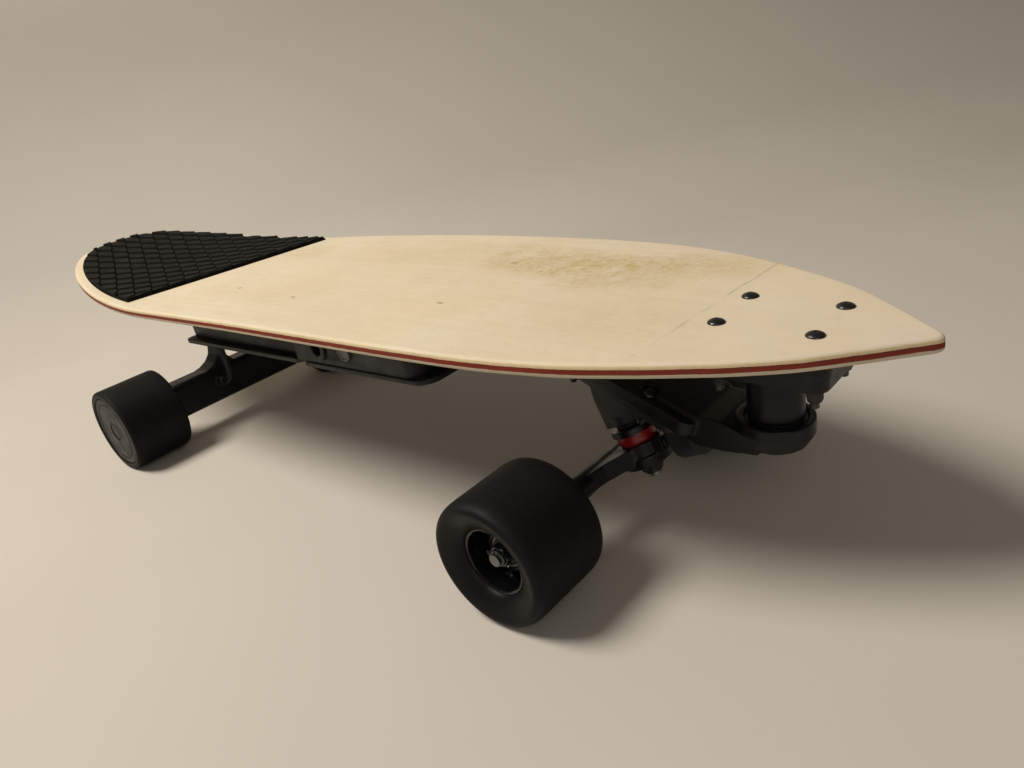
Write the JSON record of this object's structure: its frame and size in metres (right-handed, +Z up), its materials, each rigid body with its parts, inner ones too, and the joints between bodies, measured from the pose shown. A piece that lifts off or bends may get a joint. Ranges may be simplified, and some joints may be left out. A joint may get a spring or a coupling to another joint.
{
  "type": "electric skateboard",
  "caption": "Short surf-style electric skateboard: pale pointed wooden deck with a grooved tail pad, swinging front truck, rear hub motors and a slim underslung enclosure.",
  "frame": {"origin": "on the ground under the middle of the deck, the bottom centre of the bounding box", "axes": "+X towards the pointed nose, +Y to the rider's left when facing the nose, +Z up; the wheels stand on z = 0"},
  "size_m": [0.934, 0.304, 0.1989],
  "materials": {
    "maple_top": "satin",
    "red_ply": "satin",
    "maple_bottom": "satin",
    "eva_pad": "matte",
    "black_steel": "satin",
    "black_cast": "satin",
    "grey_cast": "satin",
    "zinc_steel": "satin",
    "amber_urethane": "satin",
    "black_rubber": "matte",
    "pivot_plastic": "matte",
    "red_urethane": "gloss",
    "bronze": "satin",
    "enclosure_plastic": "matte",
    "button_plastic": "gloss",
    "cell_wrap": "gloss",
    "circuit_board": "gloss",
    "plate_aluminium": "satin",
    "cable_jacket": "satin",
    "black_urethane": "satin",
    "core_plastic": "gloss",
    "copper_winding": "gloss",
    "motor_aluminium": "satin"
  },
  "bodies": {
    "board": {"deck_top_plies": "maple_top", "deck_red_plies": "red_ply", "deck_bottom_plies": "maple_bottom", "tail_pad": "eva_pad", "deck_bolts": "black_steel", "deck_lock_nuts": "black_steel", "adapter_base": "black_cast", "adapter_pivot_bolt": "zinc_steel", "adapter_thrust_washers": "zinc_steel", "centring_sleeve": "amber_urethane", "rear_riser_pad": "black_rubber", "rear_baseplate": "black_cast", "rear_kingpin": "zinc_steel", "rear_bushings": "black_rubber", "rear_cup_washers": "zinc_steel", "rear_kingpin_nut": "zinc_steel", "rear_pivot_cup": "pivot_plastic", "enclosure_shell": "enclosure_plastic", "enclosure_gasket": "black_rubber", "enclosure_screws": "black_steel", "threaded_inserts": "bronze", "battery_cells": "cell_wrap", "battery_bms": "circuit_board", "motor_controller": "circuit_board", "heatsink_plate": "plate_aluminium", "enclosure_lid": "enclosure_plastic", "charge_port": "enclosure_plastic", "motor_cables": "cable_jacket"},
    "power_button": {"power_button": "button_plastic"},
    "swivel_arm": {"swivel_arm": "black_cast", "arm_bush": "bronze", "front_baseplate": "grey_cast", "front_truck_bolts": "black_steel", "front_kingpin": "zinc_steel", "front_boardside_bushing": "red_urethane", "front_roadside_bushing": "red_urethane", "front_cup_washers": "zinc_steel", "front_kingpin_nut": "zinc_steel", "front_pivot_cup": "pivot_plastic"},
    "front_hanger": {"front_hanger": "black_cast", "front_axle": "zinc_steel", "front_axle_nuts": "zinc_steel", "front_speed_washers": "zinc_steel", "front_bearing_spacers": "zinc_steel"},
    "front_left_wheel": {"front_left_tyre": "black_urethane", "front_left_core": "core_plastic", "front_left_bearings": "zinc_steel"},
    "front_right_wheel": {"front_right_tyre": "black_urethane", "front_right_core": "core_plastic", "front_right_bearings": "zinc_steel"},
    "rear_hanger": {"rear_hanger": "black_cast", "motor_axles": "zinc_steel", "motor_stators": "copper_winding"},
    "rear_left_wheel": {"rear_left_sleeve": "black_urethane", "rear_left_can": "motor_aluminium", "rear_left_cover": "motor_aluminium"},
    "rear_right_wheel": {"rear_right_sleeve": "black_urethane", "rear_right_can": "motor_aluminium", "rear_right_cover": "motor_aluminium"}
  },
  "joints": [
    {"name": "adapter_swing", "type": "hinge", "parent": "board", "child": "swivel_arm", "pos_m": [0.37617, 0, 0.09084], "axis": [0.0579, 0, 0.9983], "range_deg": [-28, 28], "stiffness_Nm_per_rad": 12},
    {"name": "front_lean", "type": "hinge", "parent": "swivel_arm", "child": "front_hanger", "pos_m": [0.2797, 0, 0.0517], "axis": [0.9272, 0, 0.3746], "range_deg": [-12, 12], "stiffness_Nm_per_rad": 80, "deforming": ["front_boardside_bushing", "front_roadside_bushing"]},
    {"name": "front_left_spin", "type": "hinge", "parent": "front_hanger", "child": "front_left_wheel", "pos_m": [0.261, 0.1124, 0.0425], "axis": [0, 1, 0], "continuous": true},
    {"name": "front_right_spin", "type": "hinge", "parent": "front_hanger", "child": "front_right_wheel", "pos_m": [0.261, -0.1124, 0.0425], "axis": [0, 1, 0], "continuous": true},
    {"name": "rear_lean", "type": "hinge", "parent": "board", "child": "rear_hanger", "pos_m": [-0.252, 0, 0.104], "axis": [0.9063, 0, -0.4226], "range_deg": [-12, 12], "stiffness_Nm_per_rad": 110, "deforming": ["rear_bushings", "motor_cables"]},
    {"name": "rear_left_spin", "type": "hinge", "parent": "rear_hanger", "child": "rear_left_wheel", "pos_m": [-0.255, 0.1225, 0.043], "axis": [0, 1, 0], "continuous": true},
    {"name": "rear_right_spin", "type": "hinge", "parent": "rear_hanger", "child": "rear_right_wheel", "pos_m": [-0.255, -0.1225, 0.043], "axis": [0, 1, 0], "continuous": true},
    {"name": "power_press", "type": "slide", "parent": "board", "child": "power_button", "axis": [0, 1, 0], "range_m": [0, 0.0012], "stiffness_N_per_m": 600}
  ]
}
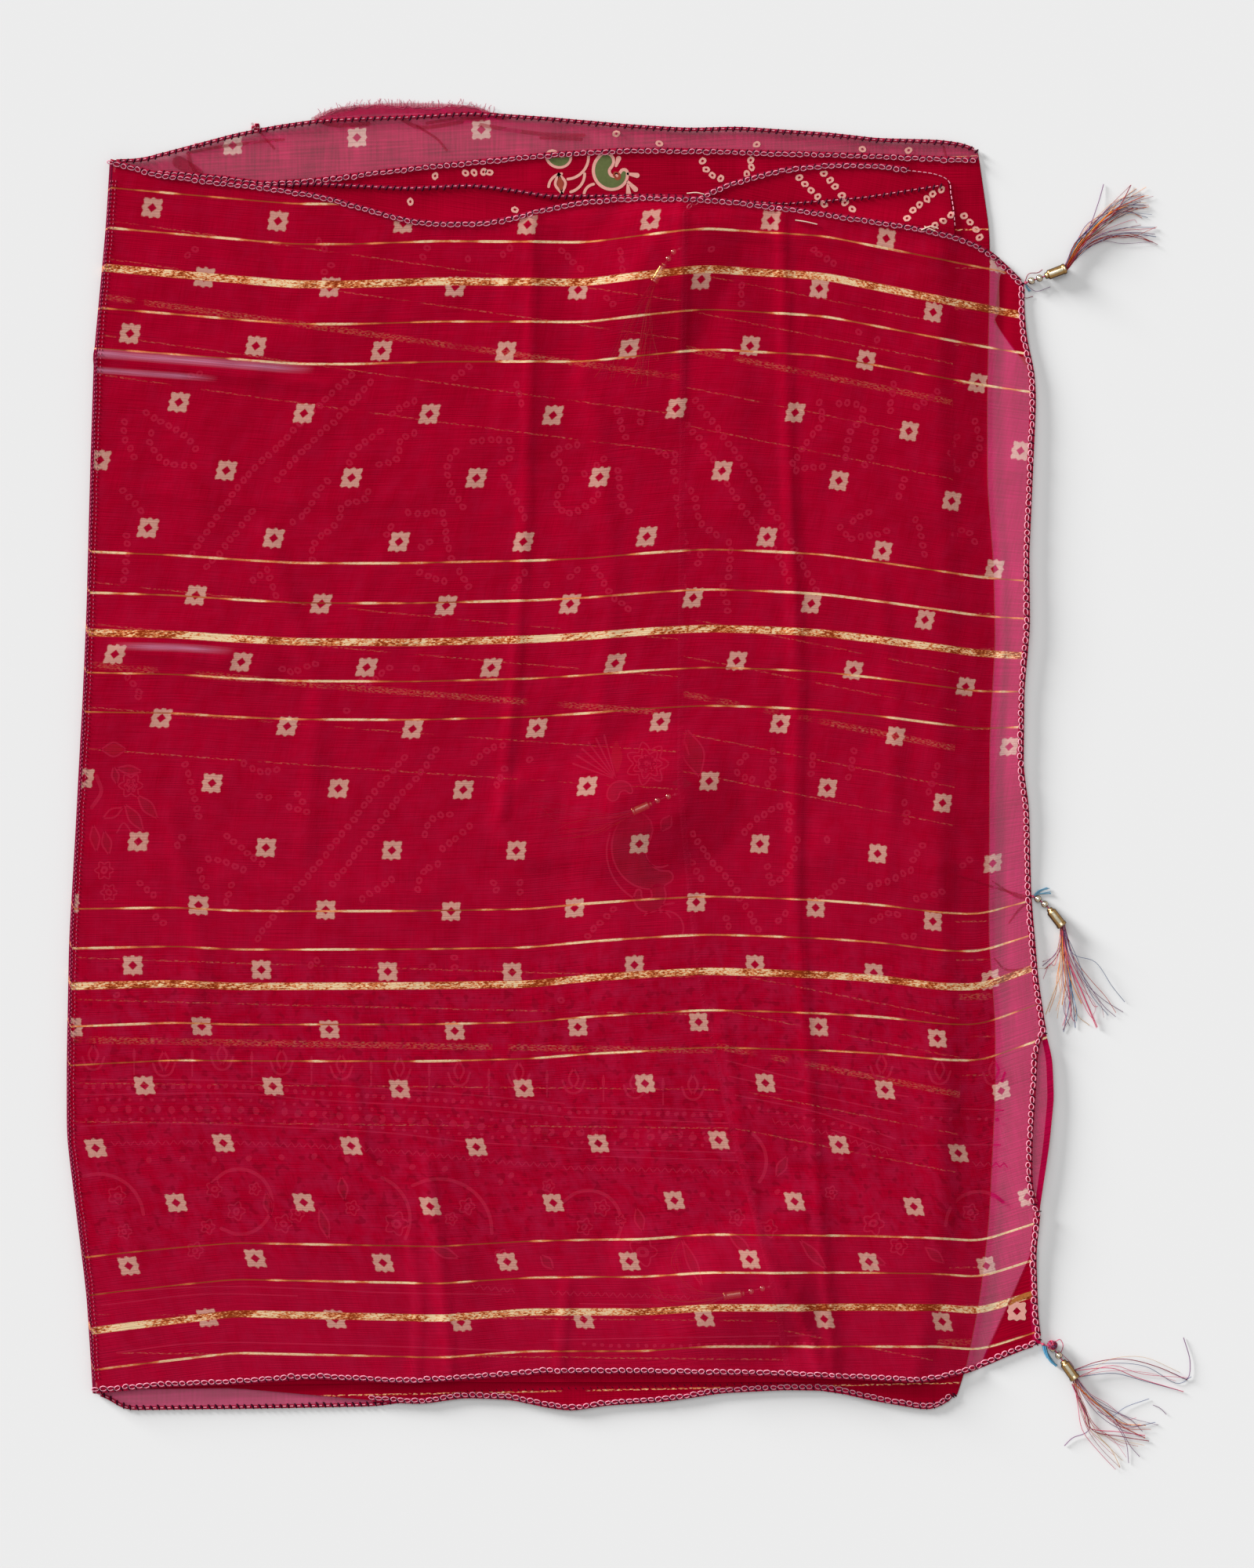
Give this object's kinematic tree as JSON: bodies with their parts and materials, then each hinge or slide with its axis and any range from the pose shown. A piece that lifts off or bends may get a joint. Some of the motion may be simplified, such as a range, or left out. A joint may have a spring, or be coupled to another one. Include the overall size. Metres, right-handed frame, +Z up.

§ Work to complete:
Output the full listing without altering anything.

§ Solution:
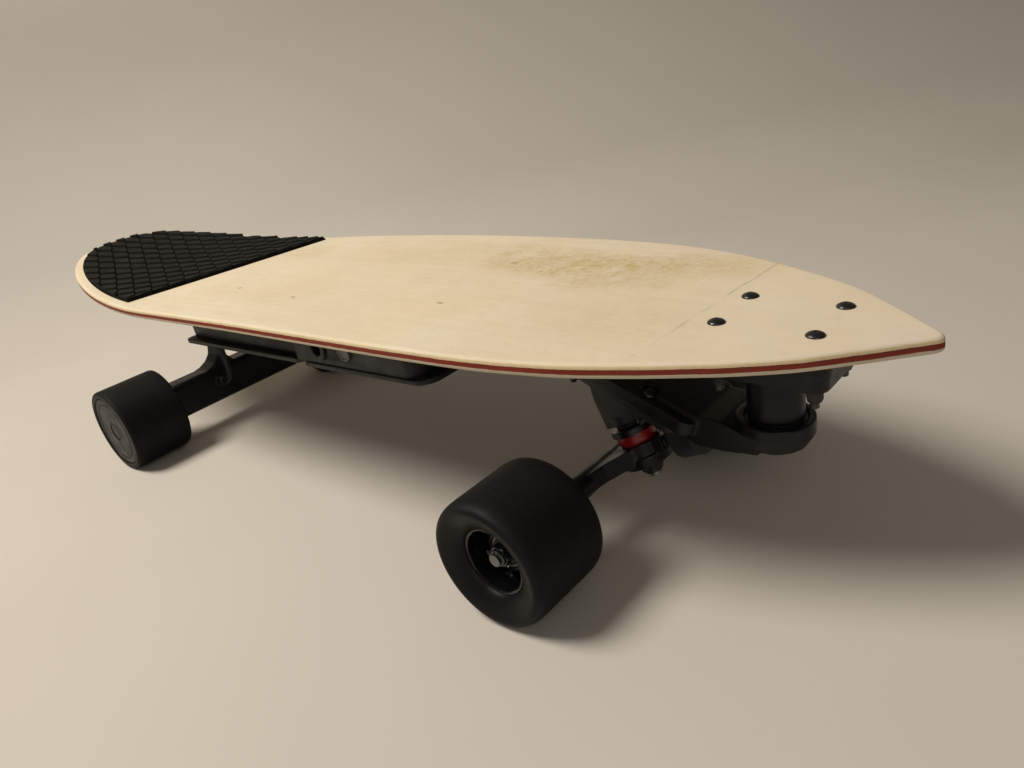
Write the JSON record of this object's structure: its frame and size in metres (right-handed, +Z up), its materials, each rigid body with its parts, inner ones too, and the joints between bodies, measured from the pose shown. A piece that lifts off or bends may get a joint. Ranges may be simplified, and some joints may be left out. A joint may get a spring or a coupling to another joint.
{
  "type": "electric skateboard",
  "caption": "Short surf-style electric skateboard: pale pointed wooden deck with a grooved tail pad, swinging front truck, rear hub motors and a slim underslung enclosure.",
  "frame": {"origin": "on the ground under the middle of the deck, the bottom centre of the bounding box", "axes": "+X towards the pointed nose, +Y to the rider's left when facing the nose, +Z up; the wheels stand on z = 0"},
  "size_m": [0.934, 0.304, 0.1989],
  "materials": {
    "maple_top": "satin",
    "red_ply": "satin",
    "maple_bottom": "satin",
    "eva_pad": "matte",
    "black_steel": "satin",
    "black_cast": "satin",
    "grey_cast": "satin",
    "zinc_steel": "satin",
    "amber_urethane": "satin",
    "black_rubber": "matte",
    "pivot_plastic": "matte",
    "red_urethane": "gloss",
    "bronze": "satin",
    "enclosure_plastic": "matte",
    "button_plastic": "gloss",
    "cell_wrap": "gloss",
    "circuit_board": "gloss",
    "plate_aluminium": "satin",
    "cable_jacket": "satin",
    "black_urethane": "satin",
    "core_plastic": "gloss",
    "copper_winding": "gloss",
    "motor_aluminium": "satin"
  },
  "bodies": {
    "board": {"deck_top_plies": "maple_top", "deck_red_plies": "red_ply", "deck_bottom_plies": "maple_bottom", "tail_pad": "eva_pad", "deck_bolts": "black_steel", "deck_lock_nuts": "black_steel", "adapter_base": "black_cast", "adapter_pivot_bolt": "zinc_steel", "adapter_thrust_washers": "zinc_steel", "centring_sleeve": "amber_urethane", "rear_riser_pad": "black_rubber", "rear_baseplate": "black_cast", "rear_kingpin": "zinc_steel", "rear_bushings": "black_rubber", "rear_cup_washers": "zinc_steel", "rear_kingpin_nut": "zinc_steel", "rear_pivot_cup": "pivot_plastic", "enclosure_shell": "enclosure_plastic", "enclosure_gasket": "black_rubber", "enclosure_screws": "black_steel", "threaded_inserts": "bronze", "battery_cells": "cell_wrap", "battery_bms": "circuit_board", "motor_controller": "circuit_board", "heatsink_plate": "plate_aluminium", "enclosure_lid": "enclosure_plastic", "charge_port": "enclosure_plastic", "motor_cables": "cable_jacket"},
    "power_button": {"power_button": "button_plastic"},
    "swivel_arm": {"swivel_arm": "black_cast", "arm_bush": "bronze", "front_baseplate": "grey_cast", "front_truck_bolts": "black_steel", "front_kingpin": "zinc_steel", "front_boardside_bushing": "red_urethane", "front_roadside_bushing": "red_urethane", "front_cup_washers": "zinc_steel", "front_kingpin_nut": "zinc_steel", "front_pivot_cup": "pivot_plastic"},
    "front_hanger": {"front_hanger": "black_cast", "front_axle": "zinc_steel", "front_axle_nuts": "zinc_steel", "front_speed_washers": "zinc_steel", "front_bearing_spacers": "zinc_steel"},
    "front_left_wheel": {"front_left_tyre": "black_urethane", "front_left_core": "core_plastic", "front_left_bearings": "zinc_steel"},
    "front_right_wheel": {"front_right_tyre": "black_urethane", "front_right_core": "core_plastic", "front_right_bearings": "zinc_steel"},
    "rear_hanger": {"rear_hanger": "black_cast", "motor_axles": "zinc_steel", "motor_stators": "copper_winding"},
    "rear_left_wheel": {"rear_left_sleeve": "black_urethane", "rear_left_can": "motor_aluminium", "rear_left_cover": "motor_aluminium"},
    "rear_right_wheel": {"rear_right_sleeve": "black_urethane", "rear_right_can": "motor_aluminium", "rear_right_cover": "motor_aluminium"}
  },
  "joints": [
    {"name": "adapter_swing", "type": "hinge", "parent": "board", "child": "swivel_arm", "pos_m": [0.37617, 0, 0.09084], "axis": [0.0579, 0, 0.9983], "range_deg": [-28, 28], "stiffness_Nm_per_rad": 12},
    {"name": "front_lean", "type": "hinge", "parent": "swivel_arm", "child": "front_hanger", "pos_m": [0.2797, 0, 0.0517], "axis": [0.9272, 0, 0.3746], "range_deg": [-12, 12], "stiffness_Nm_per_rad": 80, "deforming": ["front_boardside_bushing", "front_roadside_bushing"]},
    {"name": "front_left_spin", "type": "hinge", "parent": "front_hanger", "child": "front_left_wheel", "pos_m": [0.261, 0.1124, 0.0425], "axis": [0, 1, 0], "continuous": true},
    {"name": "front_right_spin", "type": "hinge", "parent": "front_hanger", "child": "front_right_wheel", "pos_m": [0.261, -0.1124, 0.0425], "axis": [0, 1, 0], "continuous": true},
    {"name": "rear_lean", "type": "hinge", "parent": "board", "child": "rear_hanger", "pos_m": [-0.252, 0, 0.104], "axis": [0.9063, 0, -0.4226], "range_deg": [-12, 12], "stiffness_Nm_per_rad": 110, "deforming": ["rear_bushings", "motor_cables"]},
    {"name": "rear_left_spin", "type": "hinge", "parent": "rear_hanger", "child": "rear_left_wheel", "pos_m": [-0.255, 0.1225, 0.043], "axis": [0, 1, 0], "continuous": true},
    {"name": "rear_right_spin", "type": "hinge", "parent": "rear_hanger", "child": "rear_right_wheel", "pos_m": [-0.255, -0.1225, 0.043], "axis": [0, 1, 0], "continuous": true},
    {"name": "power_press", "type": "slide", "parent": "board", "child": "power_button", "axis": [0, 1, 0], "range_m": [0, 0.0012], "stiffness_N_per_m": 600}
  ]
}
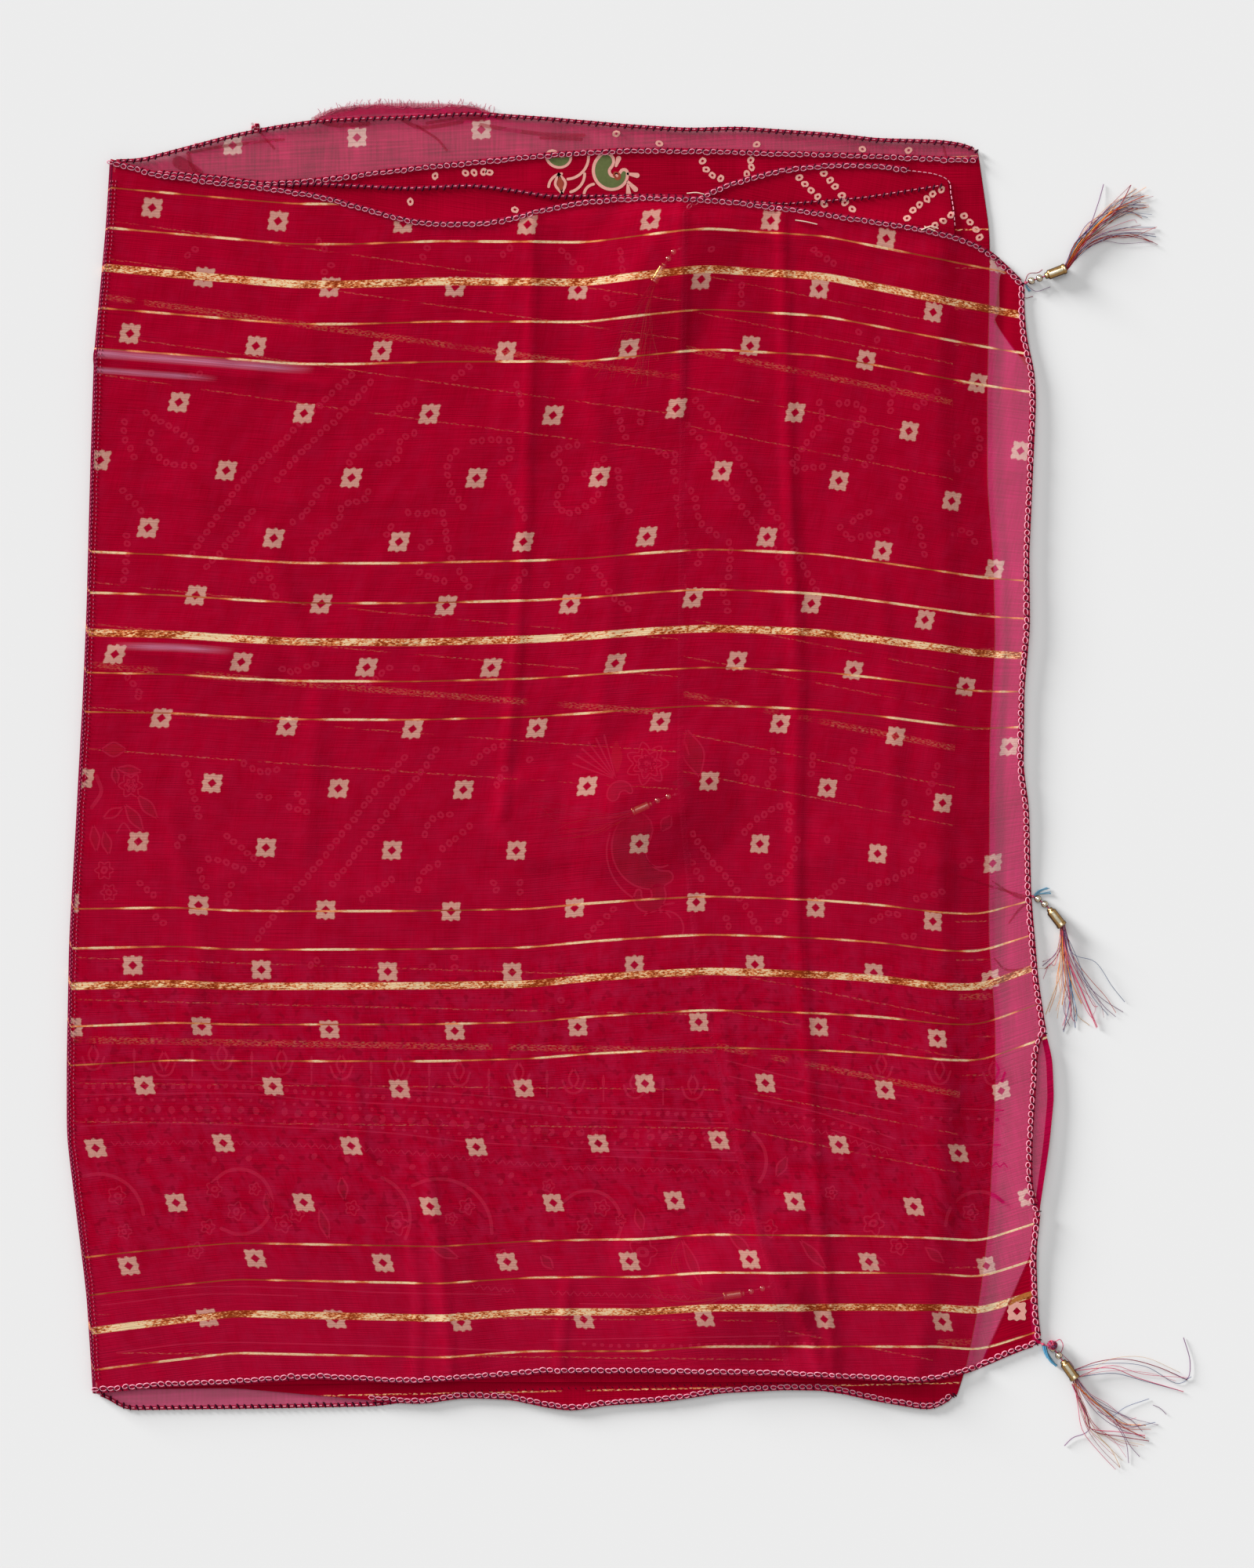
Give this object's kinematic tree as JSON: bodies with their parts and materials, then each hinge or slide with its axis and any range from the pose shown. A piece that lifts off or bends may get a joint. Some of the motion may be simplified, such as a range, or left out. A joint may have a spring, or be coupled to another one. Include the overall size. Metres, right-handed frame, +Z up.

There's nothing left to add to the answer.